Some court watchers said the decision could make it harder for Republicans to hold the House majority because other states might have to redraw their maps as a result of the decision to account for minority representation.
John Banzhaf III, a law professor at George Washington University, said the ruling would likely reduce Republican members in Congress because Blacks, whom the opinion helps, typically vote Democrat.
“It seems that most of the complaints of unfair and biased redistricting are brought by Democrats and not Republicans, so they would be helped,” he said. “If followed and respected (rather than circumvented) by lower courts, and if the Supreme Court does not change its mind and backtrack, it should have a real-world impact.”
Curt Levey, president of the Committee for Justice, said the ruling could lead to the election of more Black lawmakers but doesn’t guarantee more Democrats in Congress.
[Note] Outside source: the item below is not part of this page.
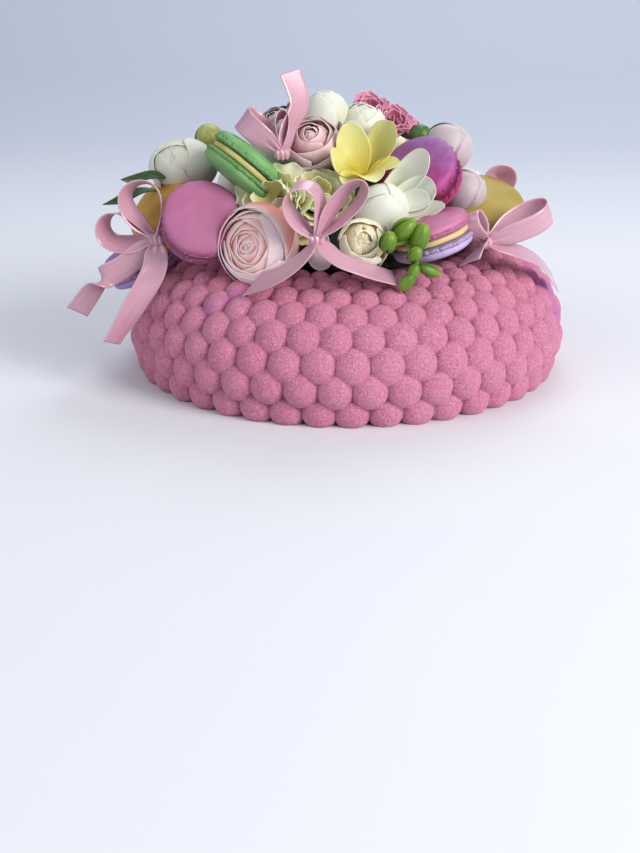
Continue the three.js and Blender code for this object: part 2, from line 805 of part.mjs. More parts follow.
// The space that a whole macaron takes up.
function macaronRoom() {
  const { radius, footFlare, browHeight, crownRadius, shellHeight, cream } = macaron;
  const tall = cream / 2 + 2 * gap + shellHeight;
  const edge = cream / 2 + 2 * gap + browHeight;
  const wide = radius + footFlare + gap;
  const inner = crownRadius + 2 * gap;
  const profile = [[0, -tall], [inner, -tall], [wide, -edge], [wide, edge], [inner, tall], [0, tall]];
  return solidOf(turnedBody(profile, macaronSides));
}

const group = new THREE.Group();
const rooms = [cakeRoom()];
const world = new THREE.Matrix4();

function addMesh(name, geometry, colour, place, roughness = 0.7) {
  const material = new THREE.MeshStandardMaterial({ color: colour, roughness, metalness: 0 });
  const mesh = new THREE.Mesh(geometry, material);
  mesh.name = name;
  mesh.applyMatrix4(place);
  group.add(mesh);
}

// The largest piece that a solid leaves once the rooms of its neighbours are taken out of it.
function largestOutside(solid, taken) {
  const left = wasm.Manifold.difference([solid, ...taken]).simplify(smallestStep);
  return left.decompose().sort((a, b) => b.volume() - a.volume())[0];
}

// Places a solid, clears it of every room so far and gives it back in its own frame.
function cleared(solid, place) {
  return moved(largestOutside(moved(solid, place), rooms), place.clone().invert());
}

function takeRoom(solid, place) {
  rooms.push(moved(solid, place));
}

addMesh('cake', cakeBody(), skin.cake, world, 0.9);

for (const bow of bows) {
  const place = new THREE.Matrix4().setPosition(...bow.at);
  addMesh(bow.name, geometryOf(cleared(bowSolid(bow), place)), skin.ribbon, place, 0.4);
  takeRoom(bowSolid(bow, gap), place);
}

const flip = new THREE.Matrix4().makeRotationX(Math.PI);
for (const piece of macarons) {
  const place = placement(piece);
  const under = place.clone().multiply(flip);
  const parts = [
    { name: `${piece.name}_top`, body: shellBody(), at: place, colour: piece.top },
    { name: `${piece.name}_cream`, body: creamBody(), at: place, colour: piece.cream },
    { name: `${piece.name}_base`, body: shellBody(), at: under, colour: piece.base },
  ];
  for (const { name, body, at, colour } of parts) {
    addMesh(name, geometryOf(cleared(solidOf(body), at)), colour, at);
  }
  takeRoom(macaronRoom(), place);
}

// the flowers are fitted to the bare mound, and the mound's leaves then fill what the flowers leave free
const bareMound = cleared(moundSolid(), world);
const bareMoundPlace = rooms.length;
takeRoom(moundSolid(gap), world);

for (const bloom of blooms) {
  const { name, form, radius, colour, stretch = [1, 1, 1] } = bloom;
  const place = placement(bloom);
  const solid = solidOf(flowerBody(form, radius).scale(...stretch));
  addMesh(name, geometryOf(cleared(solid, place)), colour, place);
  takeRoom(solidOf(flowerBody(form, radius, bloomGap).scale(...stretch)), place);
}

const sprayPlace = new THREE.Matrix4().setPosition(...spray.at);
addMesh(spray.name, geometryOf(cleared(spraySolid(spray), sprayPlace)), skin.bud, sprayPlace);
takeRoom(spraySolid(spray, gap), sprayPlace);

const petalSolid = (grow) => solidOf(eggBody(loosePetal.ends, loosePetal.radius, grow));
addMesh(loosePetal.name, geometryOf(cleared(petalSolid(0), world)), skin.palePink, world);
takeRoom(petalSolid(gap), world);

for (const leaf of leaves) {
  const { name, long, wide, bend } = leaf;
  const place = placement(leaf);
  const solid = solidOf(leafBody(long, wide, leafThickness, bend));
  addMesh(name, geometryOf(cleared(solid, place)), skin.leaf, place);
  takeRoom(solidOf(leafBody(long, wide, leafThickness + 2 * gap, bend)), place);
}

const roomsButMound = rooms.filter((room, place) => place !== bareMoundPlace);
const leafyMound = wasm.Manifold.union([bareMound, ...moundLeaves()]);
addMesh('stems', geometryOf(largestOutside(leafyMound, roomsButMound)), skin.stems, world);

export default group;
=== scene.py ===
from math import radians

import bpy
import numpy as np
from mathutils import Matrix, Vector


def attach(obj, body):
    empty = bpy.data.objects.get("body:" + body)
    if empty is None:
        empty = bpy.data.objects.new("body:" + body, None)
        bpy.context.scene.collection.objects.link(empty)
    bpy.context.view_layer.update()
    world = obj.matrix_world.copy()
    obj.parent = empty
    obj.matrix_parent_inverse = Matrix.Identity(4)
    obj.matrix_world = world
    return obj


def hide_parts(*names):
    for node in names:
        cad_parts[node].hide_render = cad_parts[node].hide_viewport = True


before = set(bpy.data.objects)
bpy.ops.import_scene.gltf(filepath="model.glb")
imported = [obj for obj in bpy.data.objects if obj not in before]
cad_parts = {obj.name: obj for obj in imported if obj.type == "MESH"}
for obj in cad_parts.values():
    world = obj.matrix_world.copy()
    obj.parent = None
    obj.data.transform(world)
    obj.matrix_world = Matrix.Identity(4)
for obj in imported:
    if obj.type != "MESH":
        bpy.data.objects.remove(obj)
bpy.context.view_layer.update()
mm = 0.001   # the tables below are in millimetres


# grids and meshes

# corner numbers of the four-sided faces of a rows x cols grid; closed joins the last column to the first
def gridQuads(rows, cols, closed=False):
    row = np.arange(rows - 1)[:, None] * cols
    col = np.arange(cols if closed else cols - 1)[None, :]
    nextCol = (col + 1) % cols
    quads = np.stack([row + col, row + nextCol, row + cols + nextCol, row + cols + col], -1)
    return quads.reshape(-1, 4)


# rings about +Z: a point lies at its reach along its angle, and at its height
def ringPoints(reach, up, angle):
    return np.stack(np.broadcast_arrays(reach * np.cos(angle), reach * np.sin(angle), up), -1)


# rings of points closed to a body, by a fan of faces round a first and a last middle point
def cappedRings(rings, first, last):
    rows, cols = rings.shape[:2]
    here = np.arange(cols)
    after = (here + 1) % cols
    lastRow = (rows - 1) * cols
    fans = [np.stack([np.full(cols, rows * cols), here, after], -1),
            np.stack([np.full(cols, rows * cols + 1), lastRow + after, lastRow + here], -1)]
    points = np.concatenate([rings.reshape(-1, 3), [first, last]])
    return points, [gridQuads(rows, cols, True)[:, ::-1], np.concatenate(fans)]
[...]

“It has often been noted that constructing a congressional district that has enough Black voters to virtually ensure election of a Black representative results in that district having more Democrat voters than would be necessary to elect a Democrat congressman without regard to their race,” he said. “As a result, the practice of racial gerrymandering upheld by the court today ‘wastes’ Democrat voters who could otherwise be put in other districts to help elect Democrat congressmen in those districts.”
Mr. Levey said the ruling could be concerning for the court’s other much-watched racial disputes weighing affirmative action policies at Harvard University and the University of North Carolina and whether admissions standards can take race into account.
“It worries me a little bit because if we were to lose Kavanaugh and Roberts in those cases, then we would not get the decision that we want,” said Mr. Levey, whose group filed briefs in the case opposing affirmative action. “I still feel hopeful. This just gives me some pause.”